Die Urteile im Karmasin-Prozess sind für den 23. Mai geplant. Die Ex-Ministerin soll sich laut Anklage nach ihrem Ausscheiden aus der Politik widerrechtlich Bezugsfortzahlungen in Höhe von 78.589,95 Euro erschlichen haben, indem sie Bediensteten des Bundeskanzleramts verschwieg, dass sie ihre selbstständige Tätigkeit nach ihrer Amtszeit als Familienministerin nahtlos fortsetzte.

Von der Anklage umfasst sind weiters drei Studien für das Sportministerium, für die Karmasin nach ihrem Ausscheiden aus der Politik den Zuschlag erhielt, indem sie laut Anklage zwei Mitbewerberinnen - darunter ihre frühere Mitarbeiterin Sabine Beinschab - dazu brachte, „von ihr inhaltlich vorgegebene und mit ihr vorab inhaltlich abgesprochene Angebote an die Auftraggeber zu übermitteln, um sicherzustellen, dass die ihr zuzurechnende Karmasin Research & Identity GmbH die Aufträge bekommen würde“ (Anklageschrift).
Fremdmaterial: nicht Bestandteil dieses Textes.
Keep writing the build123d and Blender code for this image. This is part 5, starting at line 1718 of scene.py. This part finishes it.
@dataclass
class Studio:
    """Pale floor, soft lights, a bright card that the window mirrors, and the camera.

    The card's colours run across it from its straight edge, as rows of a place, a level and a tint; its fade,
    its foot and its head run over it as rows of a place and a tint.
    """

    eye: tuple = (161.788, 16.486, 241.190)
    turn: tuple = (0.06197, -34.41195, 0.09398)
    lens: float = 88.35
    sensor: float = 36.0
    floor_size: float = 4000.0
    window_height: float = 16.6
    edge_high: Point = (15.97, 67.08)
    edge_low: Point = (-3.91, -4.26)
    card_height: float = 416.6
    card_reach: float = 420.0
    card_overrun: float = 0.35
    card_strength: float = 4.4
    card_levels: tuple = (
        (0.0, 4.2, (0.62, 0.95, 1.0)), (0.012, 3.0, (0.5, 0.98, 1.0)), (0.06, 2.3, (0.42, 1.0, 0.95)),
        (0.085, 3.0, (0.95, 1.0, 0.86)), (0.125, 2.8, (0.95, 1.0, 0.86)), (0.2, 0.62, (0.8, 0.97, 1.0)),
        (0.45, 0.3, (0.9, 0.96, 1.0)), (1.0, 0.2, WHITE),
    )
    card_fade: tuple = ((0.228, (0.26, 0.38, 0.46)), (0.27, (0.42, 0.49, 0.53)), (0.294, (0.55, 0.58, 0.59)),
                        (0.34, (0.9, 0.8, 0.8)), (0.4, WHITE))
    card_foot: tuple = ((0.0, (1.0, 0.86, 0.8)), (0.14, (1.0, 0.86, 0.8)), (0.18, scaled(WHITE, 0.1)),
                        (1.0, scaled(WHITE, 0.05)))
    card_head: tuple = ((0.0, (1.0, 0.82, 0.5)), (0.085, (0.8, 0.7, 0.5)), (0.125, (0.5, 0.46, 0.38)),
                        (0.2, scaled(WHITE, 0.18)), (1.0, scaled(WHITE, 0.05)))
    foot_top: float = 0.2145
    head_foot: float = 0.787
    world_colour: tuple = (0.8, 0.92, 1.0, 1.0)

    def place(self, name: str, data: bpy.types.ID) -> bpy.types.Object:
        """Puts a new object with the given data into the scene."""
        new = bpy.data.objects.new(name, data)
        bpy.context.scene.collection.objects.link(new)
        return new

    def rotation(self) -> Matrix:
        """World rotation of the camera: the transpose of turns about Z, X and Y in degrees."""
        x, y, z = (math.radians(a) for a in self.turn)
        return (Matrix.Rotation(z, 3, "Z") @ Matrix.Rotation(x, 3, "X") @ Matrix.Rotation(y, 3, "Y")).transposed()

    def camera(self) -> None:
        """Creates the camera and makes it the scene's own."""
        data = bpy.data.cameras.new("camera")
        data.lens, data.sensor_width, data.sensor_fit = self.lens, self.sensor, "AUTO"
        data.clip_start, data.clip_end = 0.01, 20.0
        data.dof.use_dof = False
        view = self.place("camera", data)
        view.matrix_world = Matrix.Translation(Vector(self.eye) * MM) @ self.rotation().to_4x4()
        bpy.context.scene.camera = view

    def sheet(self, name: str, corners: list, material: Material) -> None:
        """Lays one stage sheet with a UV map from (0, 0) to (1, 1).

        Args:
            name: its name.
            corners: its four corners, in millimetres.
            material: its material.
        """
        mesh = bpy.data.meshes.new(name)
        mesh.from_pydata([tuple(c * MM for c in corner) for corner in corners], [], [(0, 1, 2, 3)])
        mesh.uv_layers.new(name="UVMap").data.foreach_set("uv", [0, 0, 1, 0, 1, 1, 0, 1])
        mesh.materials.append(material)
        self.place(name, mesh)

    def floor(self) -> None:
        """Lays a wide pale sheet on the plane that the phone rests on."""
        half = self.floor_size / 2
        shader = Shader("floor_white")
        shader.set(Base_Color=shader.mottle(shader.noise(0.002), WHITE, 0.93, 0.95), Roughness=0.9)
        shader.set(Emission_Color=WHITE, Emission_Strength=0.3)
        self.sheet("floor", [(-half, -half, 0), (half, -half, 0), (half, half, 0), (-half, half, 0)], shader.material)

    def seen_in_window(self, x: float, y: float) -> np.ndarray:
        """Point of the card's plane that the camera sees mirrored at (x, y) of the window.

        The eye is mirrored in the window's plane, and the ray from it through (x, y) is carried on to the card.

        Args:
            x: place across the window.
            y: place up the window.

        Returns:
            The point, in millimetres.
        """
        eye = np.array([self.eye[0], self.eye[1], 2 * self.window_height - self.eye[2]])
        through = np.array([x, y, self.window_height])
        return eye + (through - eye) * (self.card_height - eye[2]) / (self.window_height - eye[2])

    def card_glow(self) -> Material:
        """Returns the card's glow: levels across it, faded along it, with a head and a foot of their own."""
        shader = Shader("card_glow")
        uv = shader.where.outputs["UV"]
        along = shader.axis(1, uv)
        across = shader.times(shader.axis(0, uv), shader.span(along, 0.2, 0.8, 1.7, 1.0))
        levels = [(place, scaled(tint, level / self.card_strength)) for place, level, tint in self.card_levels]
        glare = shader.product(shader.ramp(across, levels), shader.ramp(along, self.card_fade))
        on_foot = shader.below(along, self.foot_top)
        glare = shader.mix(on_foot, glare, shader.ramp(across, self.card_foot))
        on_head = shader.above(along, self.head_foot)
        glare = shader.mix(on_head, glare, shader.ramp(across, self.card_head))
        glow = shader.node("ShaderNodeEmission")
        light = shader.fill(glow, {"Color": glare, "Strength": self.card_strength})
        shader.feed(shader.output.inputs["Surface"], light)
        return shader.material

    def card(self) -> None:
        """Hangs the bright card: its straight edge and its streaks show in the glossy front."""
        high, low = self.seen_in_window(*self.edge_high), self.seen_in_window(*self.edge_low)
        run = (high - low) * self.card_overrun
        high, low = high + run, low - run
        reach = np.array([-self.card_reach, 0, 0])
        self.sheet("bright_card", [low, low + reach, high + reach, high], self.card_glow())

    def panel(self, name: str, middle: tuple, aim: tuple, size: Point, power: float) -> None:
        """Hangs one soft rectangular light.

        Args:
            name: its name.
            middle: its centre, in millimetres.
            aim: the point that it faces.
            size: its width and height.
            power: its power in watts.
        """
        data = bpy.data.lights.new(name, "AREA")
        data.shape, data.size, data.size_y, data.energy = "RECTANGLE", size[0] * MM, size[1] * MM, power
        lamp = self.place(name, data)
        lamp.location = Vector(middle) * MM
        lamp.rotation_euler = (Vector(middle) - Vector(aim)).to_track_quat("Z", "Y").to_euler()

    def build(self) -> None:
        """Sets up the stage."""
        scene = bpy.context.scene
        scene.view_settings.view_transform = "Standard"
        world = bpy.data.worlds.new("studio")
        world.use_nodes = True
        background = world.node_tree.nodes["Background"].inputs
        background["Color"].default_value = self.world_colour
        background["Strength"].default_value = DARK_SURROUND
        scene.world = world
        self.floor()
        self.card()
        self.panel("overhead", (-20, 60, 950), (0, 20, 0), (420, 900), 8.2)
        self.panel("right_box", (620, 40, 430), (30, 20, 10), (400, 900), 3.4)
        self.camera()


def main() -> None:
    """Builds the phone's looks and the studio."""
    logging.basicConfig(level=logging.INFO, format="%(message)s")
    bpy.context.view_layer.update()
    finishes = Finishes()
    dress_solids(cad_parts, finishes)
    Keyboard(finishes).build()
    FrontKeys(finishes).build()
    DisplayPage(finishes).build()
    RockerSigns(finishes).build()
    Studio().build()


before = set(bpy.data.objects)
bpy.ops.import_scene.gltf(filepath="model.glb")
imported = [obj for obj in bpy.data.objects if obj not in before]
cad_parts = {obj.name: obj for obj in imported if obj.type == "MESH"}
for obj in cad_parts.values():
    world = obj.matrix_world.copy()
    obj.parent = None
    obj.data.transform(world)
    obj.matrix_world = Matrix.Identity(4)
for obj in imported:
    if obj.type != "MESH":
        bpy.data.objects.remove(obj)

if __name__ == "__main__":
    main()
Gegen Beinschab wurde in diesem Zusammenhang das Verfahren eingestellt, sie bekam von der Wirtschafts- und Korruptionsstaatsanwaltschaft (WKStA) Kronzeuginnen-Status zugestanden. Das Verfahren gegen die zweite Meinungsforscherin wurde diversionell erledigt, laut WKStA hat sie bereits gemeinnützige Leistungen erbracht.